With all the bubbling controversy about accurate line calling, or the lack thereof, the bottom line must be that any tennis match is better, fairer, and a truer indication of the competition if the line calls are accurate.

We have seen match after match where inaccurate line calls and incorrect or non-existent over rules from the umpire's chair have influenced certainly the flow and quite possibly the outcome of a match, some of those matches championships. The players have had enough! The fans have had enough! It's not that the lines people and umpires are doing a bad job. It is just impossible to be 100% accurate with human vision as the instrument of measurement.

Lighting conditions, positioning, ball speed and other factors can result in an incorrect call. In the SCTA's umpire training class, where, after graduating, you'll be calling lines long before you'll be sitting in a chair, a videotape test is given and the trainees are asked to judge 100 line calls from the perspective of the linesman. This humble observer who prides himself on excellent vision got only 90% correct, and only a few others did any better. This was done in a classroom with no pressure or variables.

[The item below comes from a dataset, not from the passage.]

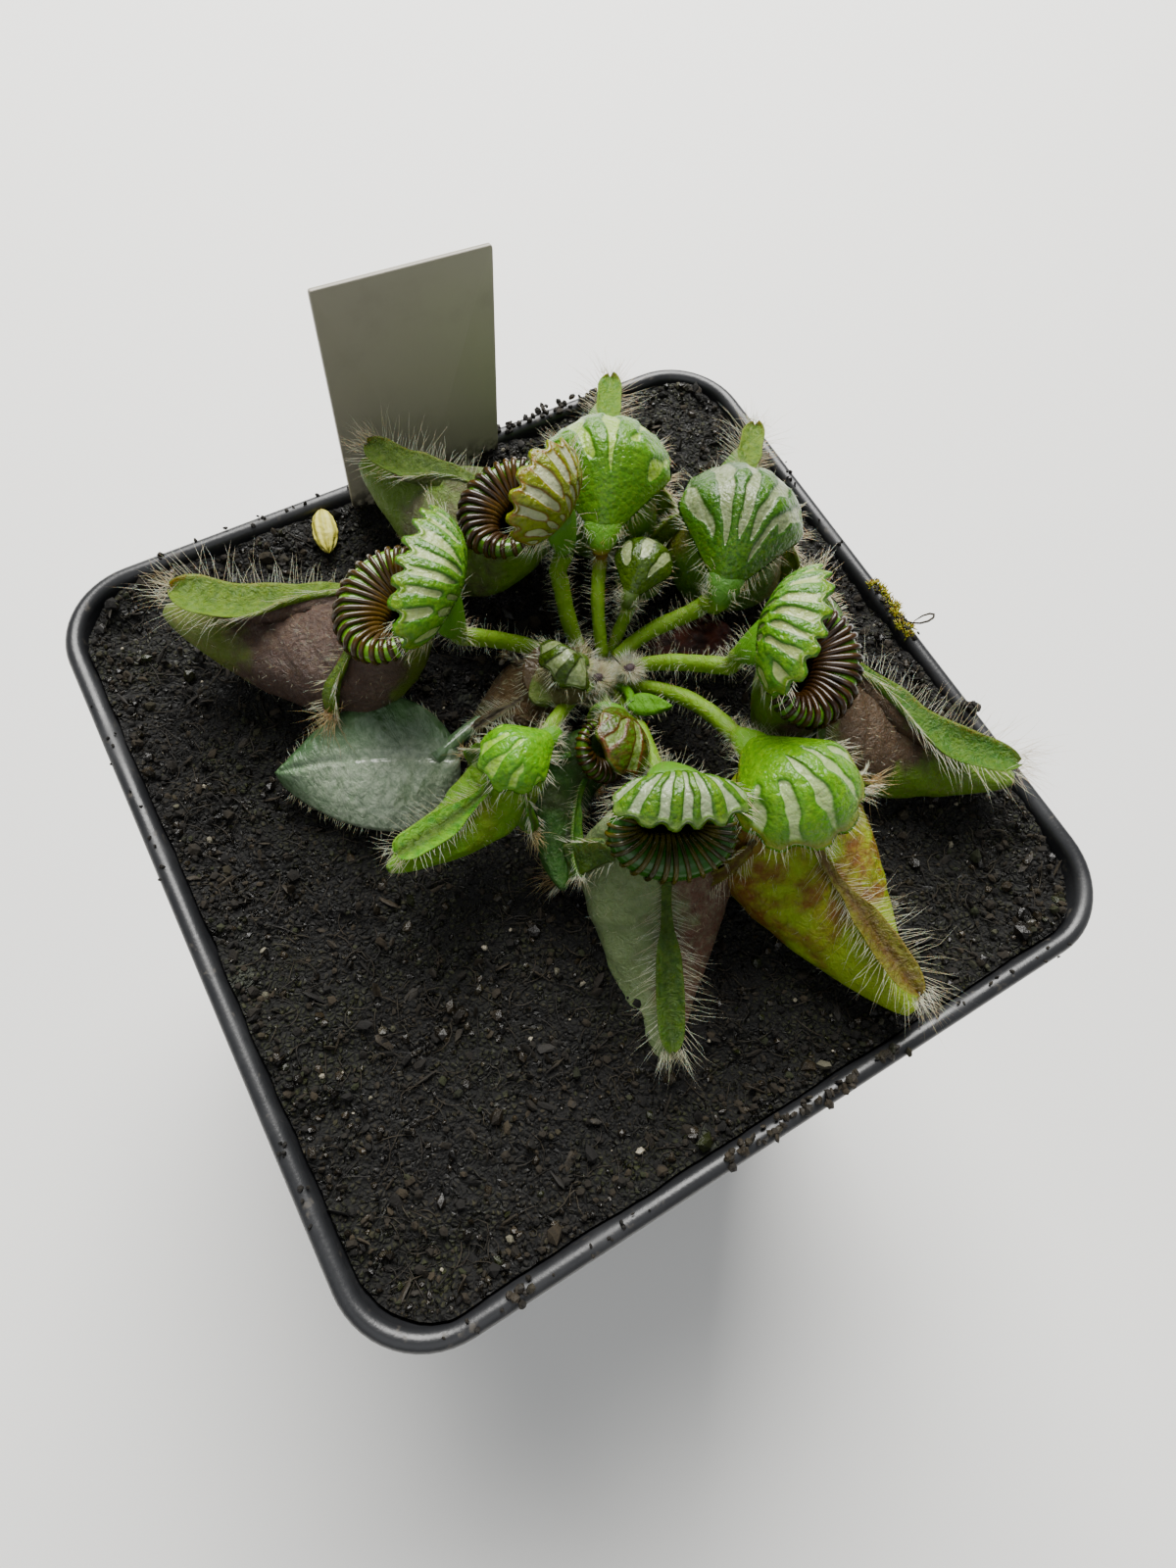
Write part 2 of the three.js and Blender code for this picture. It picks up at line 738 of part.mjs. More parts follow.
function blade({ base, tip, half, arch, droop = 0 }, grow = 0) {
  const from = point(...base).add(point(0, 0, POT_HEIGHT));
  const to = point(...tip).add(point(0, 0, POT_HEIGHT));
  const way = to.clone().sub(from);
  const across = point(-way.y, way.x, 0).normalize();
  const STEPS = 9;
  const rings = [];
  for (let i = 0; i <= STEPS; i++) {
    const t = 0.02 + (0.97 * i) / STEPS;
    const middle = from.clone().addScaledVector(way, t);
    middle.z += arch * Math.sin(Math.PI * t);
    const wide = half * Math.sin(Math.PI * t ** 0.72) ** 0.75 + grow;
    const thick = BLADE_THICKNESS / 2 + grow;
    const side = (share, z) =>
      middle
        .clone()
        .addScaledVector(across, share * wide)
        .add(point(0, 0, z - droop * share * share));
    rings.push([
      side(-1, -0.3 - grow),
      side(-0.55, -thick),
      side(0, -thick - 0.25),
      side(0.55, -thick),
      side(1, -0.3 - grow),
      side(1, 0.3 + grow),
      side(0.5, thick),
      side(0, thick - 0.25),
      side(-0.5, thick),
      side(-1, 0.3 + grow),
    ]);
  }
  return loft(rings);
}

// The stalk of a flat leaf, from the crown to its base.
function stalk({ base, tip, from, rise, size }, grow = 0) {
  const lift = point(0, 0, POT_HEIGHT);
  const end = point(...base).lerp(point(...tip), 0.12).add(lift);
  const start = CROWN.clone();
  start.add(point(Math.cos(radians(from[0])) * 2, Math.sin(radians(from[0])) * 2, from[1]));
  const line = new THREE.QuadraticBezierCurve3(start, point(...rise).add(lift), end);
  return tube(line, 5, 6, () => size + grow);
}

const LEAVES = [
  {
    name: "leaf_left",
    base: [-9.5, 9.6, 0.5],
    tip: [-30.5, 12.2, -0.5],
    half: 7.8,
    arch: 2.2,
    droop: 1.6,
    colour: 0x4a6a48,
    stalk: { from: [155, -1.5], rise: [-2, 10, 1.5], size: 0.9 },
    clears: ["pitcher_left", "pitcher_centre_old", "pitcher_front_left"],
  },
  {
    name: "leaf_crown_small",
    base: [8.5, 0.5, 4.5],
    tip: [13.5, -2.5, 5.2],
    half: 1.6,
    arch: 0.3,
    colour: 0x4d8f1f,
    stalk: { from: [-75, 1.5], rise: [7.8, 2.5, 4], size: 0.6 },
    clears: ["pitcher_right", "pitcher_front_right", "pitcher_front"],
  },
];

// The plant's label, pushed into the soil against the back wall, a little askew

function label(grow = 0) {
  const plate = new THREE.BoxGeometry(
    LABEL_WIDTH + 2 * grow,
    LABEL_THICKNESS + 2 * grow,
    LABEL_LENGTH + 2 * grow,
  );
  plate.translate(0, 0, LABEL_ABOVE_RIM - LABEL_LENGTH / 2);
  plate.rotateY(radians(4)).rotateX(radians(-LABEL_LEAN)).rotateZ(radians(1.5));
  return plate.translate(1.8, INNER_RIM_SIDE / 2 - 0.9, POT_HEIGHT);
}

// A pale grain and the remains of an old leaf lie on the soil

function pebble({ at, size, turn }, grow = 0) {
  const [long, wide, high] = size.map((length) => length / 2 + grow);
  const form = new THREE.SphereGeometry(1, 9, 6).rotateX(Math.PI / 2);
  form.scale(long, wide, high).rotateZ(radians(turn));
  return form.translate(at[0], at[1], soilHeight(at[0], at[1]) + at[2]);
}

const GRAIN = { at: [-12.8, 40, 0.9], size: [6.6, 3, 2], turn: 75 };
const OLD_LEAF = { at: [19.5, 7, 0.4], size: [11, 6, 2.6], turn: -20 };

// Everything in its place

const object = new THREE.Group();
const crownSwollen = crown(GAP);
const swollen = new Map();
const leaves = [];
for (const spec of PITCHERS) {
  const toWorld = frameOf(spec);
  const toLocal = toWorld.clone().invert();
  const pieces = (grow) => {
    const bodies = [
      solid(outerBody(spec, grow)),
      solid(neck(spec, grow)),
      solid(stem(spec, toWorld, grow), toLocal),
    ];
    if (spec.length > 10) {
      bodies.push(solid(frontWing(spec, grow)));
      for (const side of [-1, 1]) bodies.push(solid(sideWing(spec, side, grow)));
    }
    return bodies;
  };
  const tops = [solid(lid(spec, GAP))];
  const lipped = hasLip(spec);
  if (lipped) tops.push(solid(lip(spec, GAP)));
  swollen.set(spec.name, join([...pieces(GAP), ...tops]).transform(toWorld.elements));
  leaves.push({ spec, toLocal, lipped, whole: join(pieces(0)) });
}

for (const { spec, toLocal, lipped, whole } of leaves) {
  const neighbours = (spec.clears ?? []).map((name) => swollen.get(name));
  const cutters = [crownSwollen, ...neighbours].map((body) => body.transform(toLocal.elements));
  const lidBody = largest(cut(solid(lid(spec)), cutters));
  if (!spec.shut) cutters.push(solid(cavity(spec)));
  const group = new THREE.Group();
  group.position.set(...spec.mouth).add(point(0, 0, POT_HEIGHT));
  group.rotation.set(
    radians(spec.roll ?? 0),
    radians(spec.pitch ?? 0),
    radians(spec.azimuth),
    "ZYX",
  );
  group.add(part(spec.name, geometryOf(largest(cut(whole, cutters))), spec.colour, 0.45));
  group.add(part(spec.name + "_lid", geometryOf(lidBody), 0x86a862, 0.3));
  if (lipped) group.add(part(spec.name + "_lip", lip(spec), 0x33200f, 0.18));
  object.add(group);
}

for (const spec of LEAVES) {
  const whole = (grow) =>
    join([solid(blade(spec, grow)), solid(stalk({ ...spec, ...spec.stalk }, grow))]);
  const body = cut(whole(0), [crownSwollen, ...spec.clears.map((name) => swollen.get(name))]);
  swollen.set(spec.name, whole(GAP));
  object.add(part(spec.name, geometryOf(largest(body)), spec.colour, 0.4));
}

const hollows = [
  crownSwollen,
  solid(label(GAP)),
  solid(pebble(GRAIN, GAP)),
  solid(pebble(OLD_LEAF, GAP)),
  ...swollen.values(),
];
const oldLeaf = cut(solid(pebble(OLD_LEAF)), [crownSwollen, ...swollen.values()]);
object.add(part("old_leaf", geometryOf(largest(oldLeaf)), 0x4a2a1c, 0.8));
object.add(part("pale_grain", pebble(GRAIN), 0xd8cf6a, 0.7));
object.add(part("plant_label", label(), 0xdcdccf, 0.5));
object.add(part("pot", geometryOf(pot()), 0x1b1c1f, 0.42));
object.add(part("soil", geometryOf(largest(cut(soilBlock(), hollows))), 0x17140f, 0.9));
object.add(part("crown", geometryOf(crown()), 0xb9b48e, 0.7));

export default object;
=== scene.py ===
import json
import math
from itertools import combinations

import bpy
import numpy as np
from mathutils import Matrix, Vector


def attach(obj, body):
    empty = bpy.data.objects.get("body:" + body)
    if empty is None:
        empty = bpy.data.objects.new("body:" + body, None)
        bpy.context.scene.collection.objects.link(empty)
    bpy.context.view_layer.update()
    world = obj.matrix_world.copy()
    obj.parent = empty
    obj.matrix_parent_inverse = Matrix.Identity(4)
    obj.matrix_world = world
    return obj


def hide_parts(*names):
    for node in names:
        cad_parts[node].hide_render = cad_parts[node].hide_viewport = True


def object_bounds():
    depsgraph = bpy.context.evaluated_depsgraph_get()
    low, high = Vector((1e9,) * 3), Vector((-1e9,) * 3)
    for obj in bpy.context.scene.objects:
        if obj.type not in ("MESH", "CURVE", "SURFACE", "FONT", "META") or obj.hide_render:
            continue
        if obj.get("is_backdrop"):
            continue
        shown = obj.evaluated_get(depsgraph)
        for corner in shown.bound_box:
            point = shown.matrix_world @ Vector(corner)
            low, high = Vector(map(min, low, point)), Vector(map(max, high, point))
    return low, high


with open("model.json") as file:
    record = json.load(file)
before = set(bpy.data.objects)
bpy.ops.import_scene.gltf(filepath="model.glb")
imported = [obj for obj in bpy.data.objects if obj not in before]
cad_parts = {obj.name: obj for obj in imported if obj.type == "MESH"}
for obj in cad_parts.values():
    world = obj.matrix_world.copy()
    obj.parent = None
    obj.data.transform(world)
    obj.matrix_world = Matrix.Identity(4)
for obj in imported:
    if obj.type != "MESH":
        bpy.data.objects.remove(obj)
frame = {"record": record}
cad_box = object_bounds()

# Pot
# A square nursery pot, injection moulded in black plastic with a satin surface. It has a
# rolled rim over a collar, and a channel moulded into its underside leads the water off.

MM = 0.001
HALF_TURN = math.pi
RIM_SIDE = 90
POT_HEIGHT = 90
BASE_SIDE = 66
RIM_CORNER = 9.5
POT_WALL = 1.2
POT_FLOOR = 2.4
COLLAR_HEIGHT = 9
LIP_WIDTH = 2
COLLAR_FOOT = POT_HEIGHT - COLLAR_HEIGHT
SHOULDER_SIDE = RIM_SIDE - 5
INNER_RIM_SIDE = RIM_SIDE - 2 * LIP_WIDTH
INNER_SHOULDER_SIDE = SHOULDER_SIDE - 2 * POT_WALL
INNER_BASE_SIDE = BASE_SIDE - 2 * POT_WALL
INNER_CORNER = RIM_CORNER - LIP_WIDTH
DRAIN_RADIUS = 3
CHANNEL_DEPTH = 1.1
CHANNEL_SIDE = BASE_SIDE - 14
PAD_SIDE = CHANNEL_SIDE - 4 * DRAIN_RADIUS


def stack(*parts):
    """Numbers or arrays of fitting shapes side by side, as the last axis of one array."""
    return np.stack(np.broadcast_arrays(*parts), -1)


def tint(code):
    """A colour written as red, green and blue on a screen, turned to the shader's scale and
    made deeper and purer, since soft light washes it out again."""
    depth, purity = 0.66, 1.4
    parts = np.array([*bytes.fromhex(code)]) / 255
    linear = np.where(parts < 0.04, parts / 12.92, ((parts + 0.055) / 1.055) ** 2.4)
    pure = linear.mean() + (linear - linear.mean()) * purity
    return np.maximum(pure * depth, 0.001).tolist()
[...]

The point is that we now have the technology not only to chart the ball's travel but to have it available instantly to the umpire who can adjudicate any questionable call. Some suggest a challenge system as exists in the National Football League, but in football, challenges involve several variables in the replay; possession, sequence, position etc.

Tennis has only one variable to be determined. Did the ball stay in the court?! Technology should simplify, not complicate.

The lines people would not disappear so quickly. Let the video confirmation be a back-up system until it is augmented with audio confirmation such as Cyclops, the serve monitoring system, Then, the lines crew can go the way of the net judge and 8 tracks. Technology has changed racquets, surfaces, balls, clothing, just about every aspect of tennis. It's time it took the human fallibility out of line calling.